──────── Data supplied
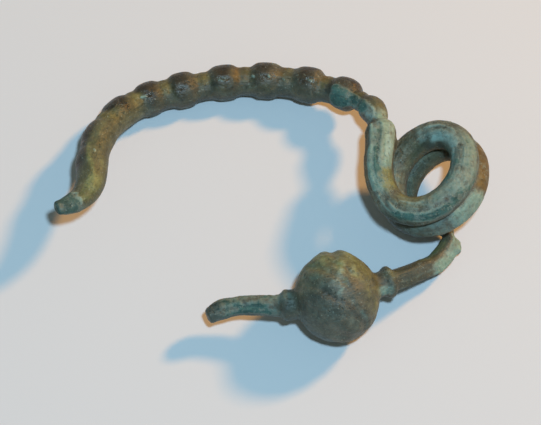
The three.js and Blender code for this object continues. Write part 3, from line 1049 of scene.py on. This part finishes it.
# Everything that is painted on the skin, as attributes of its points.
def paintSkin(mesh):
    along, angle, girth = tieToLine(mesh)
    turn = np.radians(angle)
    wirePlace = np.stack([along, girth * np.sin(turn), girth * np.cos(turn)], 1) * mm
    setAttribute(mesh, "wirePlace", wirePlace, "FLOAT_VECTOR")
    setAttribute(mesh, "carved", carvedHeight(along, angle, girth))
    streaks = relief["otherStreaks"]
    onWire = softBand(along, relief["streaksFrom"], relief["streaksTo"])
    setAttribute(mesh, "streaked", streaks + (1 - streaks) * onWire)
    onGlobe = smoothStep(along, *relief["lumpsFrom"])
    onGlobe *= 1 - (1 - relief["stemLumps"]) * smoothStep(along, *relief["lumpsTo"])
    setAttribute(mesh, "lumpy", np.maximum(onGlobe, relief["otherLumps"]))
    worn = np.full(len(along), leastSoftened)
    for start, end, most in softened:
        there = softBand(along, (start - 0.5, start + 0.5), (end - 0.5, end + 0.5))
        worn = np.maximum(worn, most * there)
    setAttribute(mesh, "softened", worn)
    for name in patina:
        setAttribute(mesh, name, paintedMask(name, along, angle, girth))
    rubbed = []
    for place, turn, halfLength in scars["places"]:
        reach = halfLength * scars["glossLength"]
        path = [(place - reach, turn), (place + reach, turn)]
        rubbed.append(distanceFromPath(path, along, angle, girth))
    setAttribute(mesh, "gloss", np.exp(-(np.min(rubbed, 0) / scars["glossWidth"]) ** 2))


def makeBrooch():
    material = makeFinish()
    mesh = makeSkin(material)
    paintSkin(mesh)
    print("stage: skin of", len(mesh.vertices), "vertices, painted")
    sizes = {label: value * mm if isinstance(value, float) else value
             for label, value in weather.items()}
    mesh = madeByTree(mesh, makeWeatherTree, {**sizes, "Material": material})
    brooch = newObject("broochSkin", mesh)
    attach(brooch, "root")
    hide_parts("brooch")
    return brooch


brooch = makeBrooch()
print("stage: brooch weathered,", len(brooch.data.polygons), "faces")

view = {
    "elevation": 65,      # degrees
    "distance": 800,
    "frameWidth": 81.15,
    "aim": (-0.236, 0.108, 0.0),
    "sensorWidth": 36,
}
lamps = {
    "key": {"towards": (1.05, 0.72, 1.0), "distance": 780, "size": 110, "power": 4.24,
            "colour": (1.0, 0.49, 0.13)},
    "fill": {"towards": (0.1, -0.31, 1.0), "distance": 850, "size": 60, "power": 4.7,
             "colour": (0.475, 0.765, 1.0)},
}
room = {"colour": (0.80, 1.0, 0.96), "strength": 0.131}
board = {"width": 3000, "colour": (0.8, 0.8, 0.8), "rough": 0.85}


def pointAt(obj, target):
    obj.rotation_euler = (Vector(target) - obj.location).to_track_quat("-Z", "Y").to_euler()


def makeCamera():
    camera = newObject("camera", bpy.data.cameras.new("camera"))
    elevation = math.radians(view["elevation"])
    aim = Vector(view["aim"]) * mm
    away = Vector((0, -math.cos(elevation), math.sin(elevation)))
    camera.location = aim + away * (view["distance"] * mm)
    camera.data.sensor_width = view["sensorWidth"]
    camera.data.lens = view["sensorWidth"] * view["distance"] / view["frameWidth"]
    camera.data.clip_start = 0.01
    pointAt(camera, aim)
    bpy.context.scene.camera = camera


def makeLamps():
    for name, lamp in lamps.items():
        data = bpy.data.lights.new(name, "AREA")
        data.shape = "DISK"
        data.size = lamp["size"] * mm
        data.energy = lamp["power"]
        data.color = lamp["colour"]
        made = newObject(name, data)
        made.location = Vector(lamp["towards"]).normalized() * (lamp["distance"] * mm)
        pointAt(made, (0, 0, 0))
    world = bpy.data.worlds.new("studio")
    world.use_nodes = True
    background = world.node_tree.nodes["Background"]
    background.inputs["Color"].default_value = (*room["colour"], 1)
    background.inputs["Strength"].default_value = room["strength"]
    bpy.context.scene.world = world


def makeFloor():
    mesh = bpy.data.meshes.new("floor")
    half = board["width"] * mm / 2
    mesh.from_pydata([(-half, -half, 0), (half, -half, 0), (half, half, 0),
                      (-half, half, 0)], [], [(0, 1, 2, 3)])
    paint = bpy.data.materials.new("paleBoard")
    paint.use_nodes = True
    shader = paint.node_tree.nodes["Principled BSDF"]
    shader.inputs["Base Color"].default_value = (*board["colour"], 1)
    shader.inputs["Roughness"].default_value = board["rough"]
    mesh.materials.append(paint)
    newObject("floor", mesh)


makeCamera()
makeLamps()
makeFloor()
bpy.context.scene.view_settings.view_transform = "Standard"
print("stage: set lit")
────────────────
──────── Data supplied
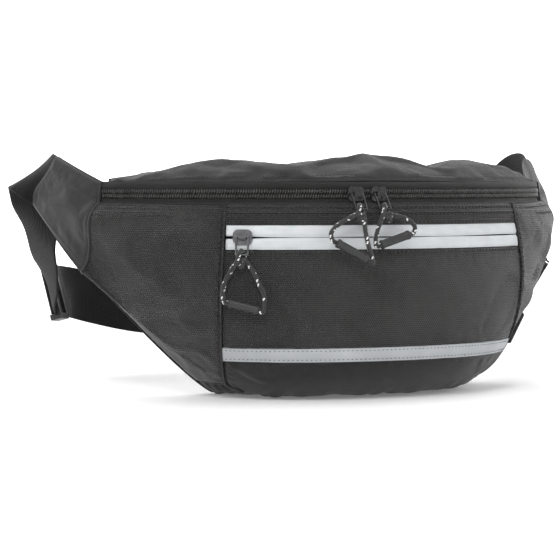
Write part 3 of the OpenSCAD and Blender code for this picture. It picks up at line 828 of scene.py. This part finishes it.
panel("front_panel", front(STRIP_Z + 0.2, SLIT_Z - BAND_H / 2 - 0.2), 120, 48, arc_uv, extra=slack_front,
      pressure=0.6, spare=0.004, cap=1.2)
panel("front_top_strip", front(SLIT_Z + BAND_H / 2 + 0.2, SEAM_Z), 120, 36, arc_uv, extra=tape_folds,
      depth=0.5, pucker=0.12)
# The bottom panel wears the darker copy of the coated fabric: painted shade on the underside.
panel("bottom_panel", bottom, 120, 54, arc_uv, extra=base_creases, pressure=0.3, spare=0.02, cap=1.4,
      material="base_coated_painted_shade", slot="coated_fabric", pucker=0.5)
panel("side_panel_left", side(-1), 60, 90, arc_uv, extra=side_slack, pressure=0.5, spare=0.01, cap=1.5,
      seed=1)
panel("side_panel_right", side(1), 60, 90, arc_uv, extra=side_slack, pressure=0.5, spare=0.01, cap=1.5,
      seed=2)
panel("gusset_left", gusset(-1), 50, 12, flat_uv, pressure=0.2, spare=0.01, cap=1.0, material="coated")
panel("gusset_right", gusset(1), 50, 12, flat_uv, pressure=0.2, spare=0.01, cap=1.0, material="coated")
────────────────
▸ **Requirement**
Search the listing for the string "Write". Copy each line where it turns up.

▸ **Full answer**
The three.js and Blender code for this object continues. Write part 3, from line 1049 of scene.py on. This part finishes it.
Write part 3 of the OpenSCAD and Blender code for this picture. It picks up at line 828 of scene.py. This part finishes it.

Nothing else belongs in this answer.